Thursday, December 25, 2008

Julian Diaz Brown



It'd been a long time,
long enough for her to deem it ironic
when the numbers of his home telephone
came popping up in her head while she drove east
to visit her sick mother.

It'd been a long time,
long enough for both of them to move away:
move to places like Berkeley and Los Angeles,
move to places like North Carolina and Chicago,
move to places that kept them distant--places
like resentment and misunderstanding.

He frequents the scenes of Hollywood, polishing production
and brushing shoulders with large egos and egos trying to grow.
She frequents the halls of hospitals and parishes, touching pain
and pushing prayer while questioning the validity of it all.

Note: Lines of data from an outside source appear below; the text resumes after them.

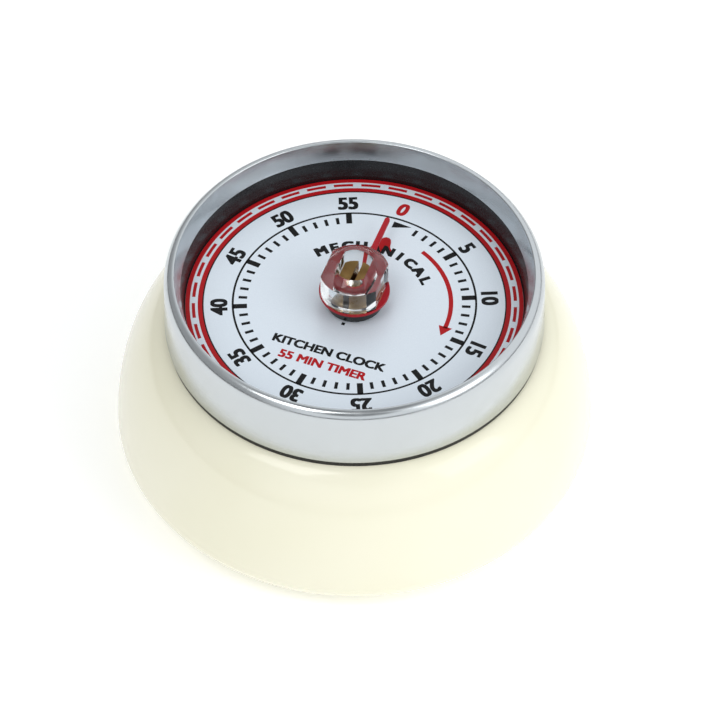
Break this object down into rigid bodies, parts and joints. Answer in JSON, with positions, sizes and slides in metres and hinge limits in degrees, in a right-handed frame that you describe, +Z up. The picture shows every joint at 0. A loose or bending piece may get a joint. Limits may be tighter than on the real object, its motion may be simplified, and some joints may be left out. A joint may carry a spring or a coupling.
{
  "type": "kitchen timer",
  "caption": "Round mechanical kitchen timer with cream enamelled case, chrome bezel, recessed printed dial, clear knob with red pointer, clockwork and bell.",
  "frame": {"origin": "centre of the base, on the surface the timer stands on", "axes": "+Z up along the main arbor, +Y towards the top of the printed dial, +X to the dial's right"},
  "size_m": [0.07, 0.07, 0.0365],
  "materials": {
    "cream_enamel": "glossy cream stoving enamel on steel",
    "chrome_plate": "polished chrome plate",
    "black_plastic": "moulded black plastic, semi-gloss",
    "dial_paint": "silver-blue lacquer with printed scale",
    "base_plastic": "moulded black plastic, fine texture",
    "clear_acrylic": "clear cast acrylic, polished",
    "red_paint": "red lacquer on stamped steel",
    "turned_brass": "turned brass",
    "wheel_brass": "stamped and cut brass",
    "plate_steel": "rolled steel sheet, nickel flashed",
    "turned_steel": "turned and polished steel",
    "spring_steel": "blued spring steel",
    "zinc_steel": "zinc-plated steel",
    "bell_steel": "nickel-plated pressed steel",
    "ferrite": "sintered ferrite"
  },
  "bodies": {
    "case": {"case_shell": "cream_enamel", "bezel_ring": "chrome_plate", "dial_cup": "black_plastic", "dial_plate": "dial_paint", "base_cover": "base_plastic", "base_screws": "zinc_steel", "magnet_ring": "ferrite", "magnet_yoke": "zinc_steel", "magnet_rivet": "zinc_steel", "front_plate": "plate_steel", "rear_plate": "plate_steel", "plate_pillars": "turned_steel", "movement_screws": "zinc_steel", "mainspring": "spring_steel", "spring_post": "turned_steel", "stop_pin": "turned_steel", "hammer_bridge": "plate_steel", "bell": "bell_steel", "bell_post": "turned_brass", "bell_screw": "zinc_steel"},
    "knob": {"clear_knob": "clear_acrylic", "pointer_hand": "red_paint", "pointer_hub": "black_plastic", "main_arbor": "turned_brass", "main_wheel": "wheel_brass", "trip_cam": "plate_steel", "ratchet_wheel": "wheel_brass", "click": "spring_steel", "click_rivet": "turned_brass", "stop_arm": "plate_steel"},
    "second_arbor": {"second_pinion": "turned_steel", "second_wheel": "wheel_brass"},
    "third_arbor": {"third_pinion": "turned_steel", "third_wheel": "wheel_brass", "star_wheel": "wheel_brass"},
    "escape_arbor": {"escape_pinion": "turned_steel", "escape_wheel": "wheel_brass"},
    "anchor": {"anchor_arbor": "turned_steel", "pallet_anchor": "spring_steel", "pallet_pins": "turned_steel", "balance_bar": "wheel_brass"},
    "hammer": {"hammer_arbor": "turned_steel", "release_lever": "plate_steel", "lifting_pin": "turned_steel", "hammer_arm": "spring_steel", "hammer_head": "turned_brass"}
  },
  "joints": [
    {"name": "knob_turn", "type": "hinge", "parent": "case", "child": "knob", "pos_m": [0, 0, 0.0185], "axis": [0, 0, -1], "range_deg": [0, 338], "stiffness_Nm_per_rad": 0.0015, "springref_deg": -143.24},
    {"name": "second_spin", "type": "hinge", "parent": "case", "child": "second_arbor", "pos_m": [0.01178, -0.0068, 0.0185], "axis": [0, 0, -1], "continuous": true},
    {"name": "third_spin", "type": "hinge", "parent": "case", "child": "third_arbor", "pos_m": [0.01308, 0.00291, 0.0185], "axis": [0, 0, -1], "continuous": true},
    {"name": "escape_spin", "type": "hinge", "parent": "case", "child": "escape_arbor", "pos_m": [0.0109, 0.01102, 0.0185], "axis": [0, 0, -1], "continuous": true},
    {"name": "anchor_rock", "type": "hinge", "parent": "case", "child": "anchor", "pos_m": [0.00608, 0.0148, 0.0185], "axis": [0, 0, 1], "range_deg": [-6, 6]},
    {"name": "hammer_swing", "type": "hinge", "parent": "case", "child": "hammer", "pos_m": [0.01878, 0.00399, 0.0185], "axis": [0, 0, 1], "range_deg": [-5, 4], "stiffness_Nm_per_rad": 0.001}
  ],
  "couplings": [
    {"joint": "second_spin", "follows": "knob_turn", "ratio": -7.5},
    {"joint": "third_spin", "follows": "knob_turn", "ratio": 45},
    {"joint": "escape_spin", "follows": "knob_turn", "ratio": -270}
  ]
}
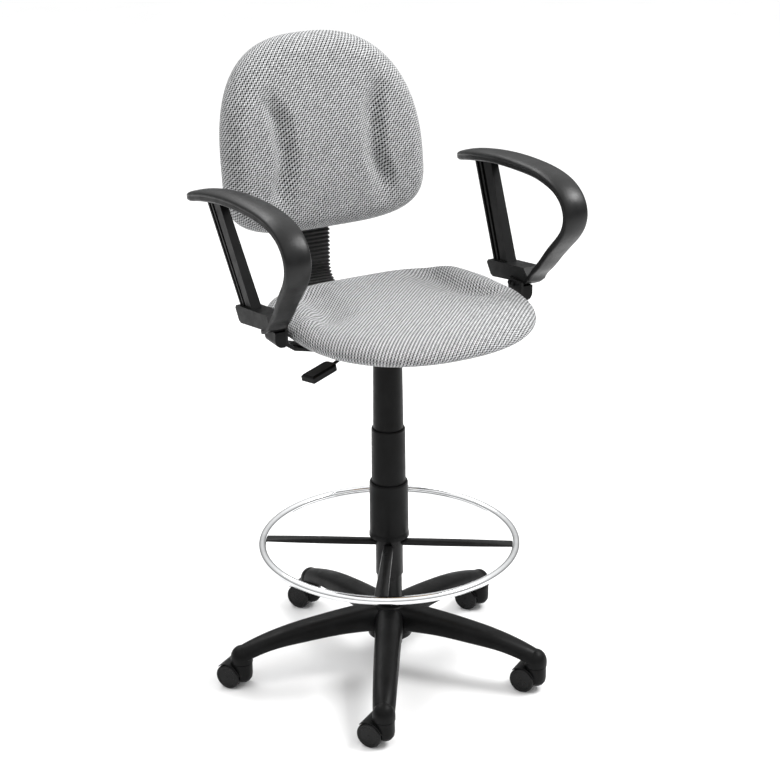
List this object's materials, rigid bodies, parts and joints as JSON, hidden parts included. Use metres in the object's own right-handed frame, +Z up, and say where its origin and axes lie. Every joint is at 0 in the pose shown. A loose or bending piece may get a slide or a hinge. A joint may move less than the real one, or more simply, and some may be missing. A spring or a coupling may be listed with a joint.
{
  "type": "drafting chair",
  "caption": "Tall swivel drafting chair: padded seat and back, loop arms, chrome foot ring, telescopic column cover and a castered five-leg base.",
  "frame": {"origin": "on the floor, under the column's swivel axis", "axes": "+Z up, the sitter faces -Y, the sitter's right hand is on the -X side"},
  "size_m": [0.6404, 0.6479, 1.2033],
  "materials": {
    "black_plastic": "fine moulded texture",
    "caster_plastic": "smooth",
    "arm_skin": "satin, soft skin",
    "black_steel": "satin black paint",
    "chrome": "polished",
    "bright_steel": "zinc plated",
    "plywood": "raw veneer",
    "tweed": "woven grey and black",
    "bellows_rubber": "ribbed"
  },
  "bodies": {
    "base": {"five_star_base": "black_plastic", "caster_stems": "bright_steel", "gas_lift_tube": "black_steel", "guide_bushing": "black_plastic", "thrust_bearing": "bright_steel", "cover_lower": "black_plastic"},
    "lift_rod": {"piston_rod": "chrome", "retaining_clip": "bright_steel"},
    "cover_stage": {"cover_middle": "black_plastic"},
    "seat": {"gas_lift_cylinder": "black_steel", "seat_mechanism": "black_steel", "lever_pivot_pin": "bright_steel", "cover_top": "black_plastic", "seat_board": "plywood", "seat_cushion": "tweed", "seat_screws": "bright_steel", "arm_screws": "bright_steel", "left_arm_frame": "black_plastic", "left_arm_cap": "arm_skin", "left_arm_bracket": "black_steel", "right_arm_frame": "black_plastic", "right_arm_cap": "arm_skin", "right_arm_bracket": "black_steel"},
    "height_lever": {"lever_rod": "black_steel", "lever_paddle": "black_plastic"},
    "valve_pin": {"release_pin": "bright_steel"},
    "ring_slide": {"foot_ring_bush": "black_plastic"},
    "foot_ring_assembly": {"foot_ring": "chrome", "foot_ring_spokes": "black_steel", "foot_ring_collar": "black_steel"},
    "ring_clamp": {"foot_ring_knob": "black_plastic"},
    "depth_clamp": {"depth_knob": "black_plastic"},
    "back_support": {"back_bar": "black_steel"},
    "back": {"back_bellows": "bellows_rubber", "back_board": "plywood", "back_cushion": "tweed", "back_cover": "black_plastic", "back_carrier": "black_steel", "back_screws": "bright_steel"},
    "back_clamp": {"back_knob": "black_plastic"},
    "caster_1": {"caster_1_hood": "black_plastic"},
    "caster_1_wheels": {"caster_1_wheel_left": "caster_plastic", "caster_1_wheel_right": "caster_plastic", "caster_1_axle": "bright_steel"},
    "caster_2": {"caster_2_hood": "black_plastic"},
    "caster_2_wheels": {"caster_2_wheel_left": "caster_plastic", "caster_2_wheel_right": "caster_plastic", "caster_2_axle": "bright_steel"},
    "caster_3": {"caster_3_hood": "black_plastic"},
    "caster_3_wheels": {"caster_3_wheel_left": "caster_plastic", "caster_3_wheel_right": "caster_plastic", "caster_3_axle": "bright_steel"},
    "caster_4": {"caster_4_hood": "black_plastic"},
    "caster_4_wheels": {"caster_4_wheel_left": "caster_plastic", "caster_4_wheel_right": "caster_plastic", "caster_4_axle": "bright_steel"},
    "caster_5": {"caster_5_hood": "black_plastic"},
    "caster_5_wheels": {"caster_5_wheel_left": "caster_plastic", "caster_5_wheel_right": "caster_plastic", "caster_5_axle": "bright_steel"}
  },
  "joints": [
    {"name": "caster_1_swivel", "type": "hinge", "parent": "base", "child": "caster_1", "pos_m": [-0.15425, -0.25672, 0.053], "axis": [0, 0, 1], "continuous": true},
    {"name": "caster_1_roll", "type": "hinge", "parent": "caster_1", "child": "caster_1_wheels", "pos_m": [-0.16529, -0.24004, 0.025], "axis": [-0.8339, -0.5519, 0], "continuous": true},
    {"name": "caster_2_swivel", "type": "hinge", "parent": "base", "child": "caster_2", "pos_m": [0.19649, -0.22604, 0.053], "axis": [0, 0, 1], "continuous": true},
    {"name": "caster_2_roll", "type": "hinge", "parent": "caster_2", "child": "caster_2_wheels", "pos_m": [0.18545, -0.20936, 0.025], "axis": [-0.8339, -0.5519, 0], "continuous": true},
    {"name": "caster_3_swivel", "type": "hinge", "parent": "base", "child": "caster_3", "pos_m": [0.27569, 0.11702, 0.053], "axis": [0, 0, 1], "continuous": true},
    {"name": "caster_3_roll", "type": "hinge", "parent": "caster_3", "child": "caster_3_wheels", "pos_m": [0.26465, 0.1337, 0.025], "axis": [-0.8339, -0.5519, 0], "continuous": true},
    {"name": "caster_4_swivel", "type": "hinge", "parent": "base", "child": "caster_4", "pos_m": [-0.0261, 0.29836, 0.053], "axis": [0, 0, 1], "continuous": true},
    {"name": "caster_4_roll", "type": "hinge", "parent": "caster_4", "child": "caster_4_wheels", "pos_m": [-0.03714, 0.31504, 0.025], "axis": [-0.8339, -0.5519, 0], "continuous": true},
    {"name": "caster_5_swivel", "type": "hinge", "parent": "base", "child": "caster_5", "pos_m": [-0.29182, 0.06737, 0.053], "axis": [0, 0, 1], "continuous": true},
    {"name": "caster_5_roll", "type": "hinge", "parent": "caster_5", "child": "caster_5_wheels", "pos_m": [-0.30286, 0.08405, 0.025], "axis": [-0.8339, -0.5519, 0], "continuous": true},
    {"name": "seat_swivel", "type": "hinge", "parent": "base", "child": "lift_rod", "pos_m": [0, 0, 0.05], "axis": [0, 0, 1], "continuous": true},
    {"name": "gas_lift", "type": "slide", "parent": "lift_rod", "child": "seat", "axis": [0, 0, 1], "range_m": [-0.1, 0.022]},
    {"name": "cover_stage_slide", "type": "slide", "parent": "base", "child": "cover_stage", "axis": [0, 0, 1], "range_m": [-0.05, 0.011]},
    {"name": "height_lever_tip", "type": "hinge", "parent": "seat", "child": "height_lever", "pos_m": [-0.028, 0.006, 0.7], "axis": [0, 1, 0], "range_deg": [0, 7], "stiffness_Nm_per_rad": 2, "springref_deg": -4.58},
    {"name": "valve_pin_press", "type": "slide", "parent": "seat", "child": "valve_pin", "axis": [0, 0, -1], "range_m": [0, 0.0037]},
    {"name": "foot_ring_height", "type": "slide", "parent": "base", "child": "ring_slide", "axis": [0, 0, 1], "range_m": [-0.06, 0]},
    {"name": "foot_ring_turn", "type": "hinge", "parent": "ring_slide", "child": "foot_ring_assembly", "pos_m": [0, 0, 0.27], "axis": [0, 0, 1], "continuous": true},
    {"name": "foot_ring_clamp", "type": "hinge", "parent": "foot_ring_assembly", "child": "ring_clamp", "pos_m": [0.01909, 0.03515, 0.226], "axis": [0.4772, 0.8788, 0], "range_deg": [-360, 0]},
    {"name": "depth_clamp_turn", "type": "hinge", "parent": "seat", "child": "depth_clamp", "pos_m": [0, 0.11, 0.68], "axis": [0, 0, -1], "range_deg": [-360, 0]},
    {"name": "back_depth", "type": "slide", "parent": "seat", "child": "back_support", "axis": [0, 1, 0], "range_m": [-0.02, 0.03]},
    {"name": "back_height", "type": "slide", "parent": "back_support", "child": "back", "axis": [0, 0, 1], "range_m": [0, 0.06], "deforming": ["back_bellows"]},
    {"name": "back_clamp_turn", "type": "hinge", "parent": "back", "child": "back_clamp", "pos_m": [0, 0.32, 0.938], "axis": [0, 1, 0], "range_deg": [-360, 0]}
  ],
  "couplings": [
    {"joint": "cover_stage_slide", "follows": "gas_lift", "ratio": 0.5},
    {"joint": "valve_pin_press", "follows": "height_lever_tip", "m_per_rad": 0.029466}
  ]
}
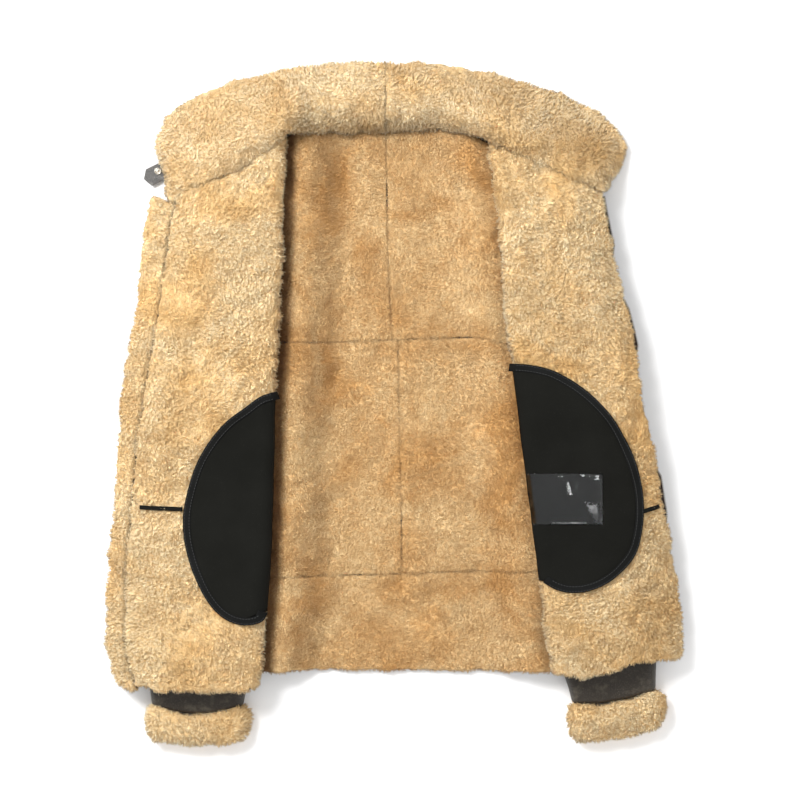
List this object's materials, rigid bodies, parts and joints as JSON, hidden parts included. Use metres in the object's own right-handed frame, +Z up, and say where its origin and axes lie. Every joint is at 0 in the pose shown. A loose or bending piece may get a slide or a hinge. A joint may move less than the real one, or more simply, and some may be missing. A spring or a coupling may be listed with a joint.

It'd been a long time, long enough for them
to lose contact, lose interest, even to lose memory.
So when his phone number popped back into her mind,
along with an idea to return where they'd always gone on Christmas Eve,
she figured in a time when uncertainty reigns and fear abounds,
why not return to rituals of old?

She could see it: driving to 375 E. Julliard Dr to pick him up,
where his family would be winding down from seasonally appropriate
festivities. He'd be wearing a sweater and jeans, moving quickly
with a rapid hug that seemed desperate and rushed. She'd drive
them downtown where C&E Christians, mostly white upper class
locals with returned college students in-tow, would be posted
outside the historic Church listening to the Claremont Brass Band
play "Noel" and "Hark the Herald." Too cold to linger, they'd move
inside to behold the poinsettias and liturgical banners suggesting
subtle worship in winter. Hushed solitude would fill the air.
The service would begin and unfold while he doodled comic strips
on the bulletin and made irreverent, yet honest, remarks about the service.
She would sing and read from the Bible, taking particular note
when all congregants raised their candles in the air
to mark the apex of advent: yes, we will wait one more night
for this miracle to be born. When the gay baritone,
a companion of her late father, hit the crescendo of "O Holy Night,"
year after year a friendship christened when he reached across the pew,
touching her hand, making spirit-in-flesh move beyond myth.

It'd been a long time.
Too long. No answer of the phone.
No cellular number to supplement.
He stopped calling on the anniversary of her father's
death. She quit trying to break through his silence,
quit trying to reach into the comfort places he once provided.
It'd been a long time, long enough for them to move away.

When her mother returned from the
4th surgery in 14 days, pale and pain-stricken at
10:00 p.m. in a ghost town hospital, the girl looked at the
clock, knowing the Midnight Candlelight Service began shortly,
thought of him briefly, thought of him lovingly,
and even though it'd been long enough for them to move away,
the girl called on his compassion, buried her head in her mother's cheek
and hummed "O Holy Night" attempting to move spirit-in-flesh beyond myth.